Ms. Barrett Doyle said the church has made substantive changes in its response to the scandals, but not enough. It is still only in the U.S. that church law mandates “zero tolerance”: the automatic removal from ministry of a cleric who has been found guilty of one act of abusing a minor.

The pope in 2019 instituted a world-wide process for investigating bishops who abuse or cover up abuse by others. But activists criticized him for rejecting a model of lay oversight that the U.S. bishops had proposed, leaving the church hierarchy to police itself.

U.S. bishops have established child-protection measures that the Vatican has encouraged world-wide, and most of the accusations in America are now historical. Yet the crisis continues to take a toll on the church’s standing in the U.S. and beyond.

“The tragedy of abuse is bringing about a poorer and humbler church,” Bishop Franz-Josef Overbeck of Essen, Germany, said last month. “We have lost credibility. People have lost confidence in the Church, in priests, in bishops.”

According to church statistics, 9.1% of Catholics in Germany regularly attended Sunday Mass in 2019, down from 12.6% in 2010, when the German church was hit by a series of abuse scandals.

In the U.S. the percentage of Catholics who belonged to a parish declined to 58% from 76%—twice the rate of decline among Protestants—between 1998 and 2020, according to a Gallup survey.

A decline in organized religion was already under way in many Western countries, but the scandals have aggravated the problem. “We’ve lost people because of this,” said Suzanne Healy, a family therapist who currently chairs the U.S. Bishops’ National Review Board.

In 2019, 27% of U.S. Catholics surveyed said they had reduced their Mass attendance in response to the abuse crisis, according to the Pew Research Center.

In a 2021 survey by the Center for Applied Research in the Apostolate at Georgetown University, 31% of adult U.S. Catholics said the abuse crisis has made them embarrassed to identify themselves as Catholic.

Bishops’ pronouncements now command less respect from the public, said Philip Lawler, author of “The Faithful Departed,” a book about the abuse crisis in Boston. “It is just too easy for the cynics to say, ‘oh, you’re too busy defending rapists.’ And there is not a really good comeback to that.”

The crisis has had a heavy impact on church finances. From 2004 to 2020, Catholic dioceses and religious orders in the U.S. spent $4.3 billion on costs related to abuse allegations, mostly in payments to victims and attorneys’ fees, according to the U.S. Conference of Catholic Bishops.

Thirty-one dioceses and religious orders in the U.S. have sought Chapter 11 bankruptcy protection, according to Pennsylvania State University. Moreover, 26% of U.S. Catholics have reduced the amount of money they donate to their parish in response to abuse scandals, according to a 2019 study by the Pew Research Center.
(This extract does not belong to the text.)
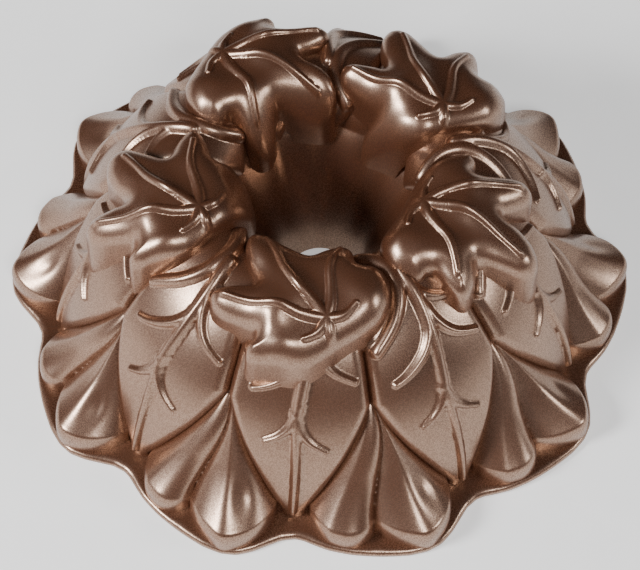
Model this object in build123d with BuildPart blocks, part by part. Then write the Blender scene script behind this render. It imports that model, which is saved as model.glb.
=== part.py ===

Some donors have shifted their contributions to independent Catholic nonprofits that do humanitarian work, says Kerry Alys Robinson, founding executive director of the Leadership Roundtable, a group founded to encourage more transparency and accountability in church administration.

The crisis has exacerbated culture wars already under way within the church. Some conservatives have blamed the crisis on moral laxity and homosexuality among priests, since a large majority of reported victims have been adolescent boys.

Progressives have pointed instead to the need for overhauls of church teaching and practice. In Germany, at continuing meetings inspired by a study of historical clerical abuse, bishops and laypeople have been discussing whether the church should bless same-sex couples, remove the obligation of priestly celibacy, give more power to laypeople and ordain women to the clergy.

The crisis has led people to “question the fundamental truths of the church and whether or not those truths are actually immutable,” Mr. Cesareo said. “It will take a few generations before we can come out of this in a way that will allow the church to reassert its voice and place within society.”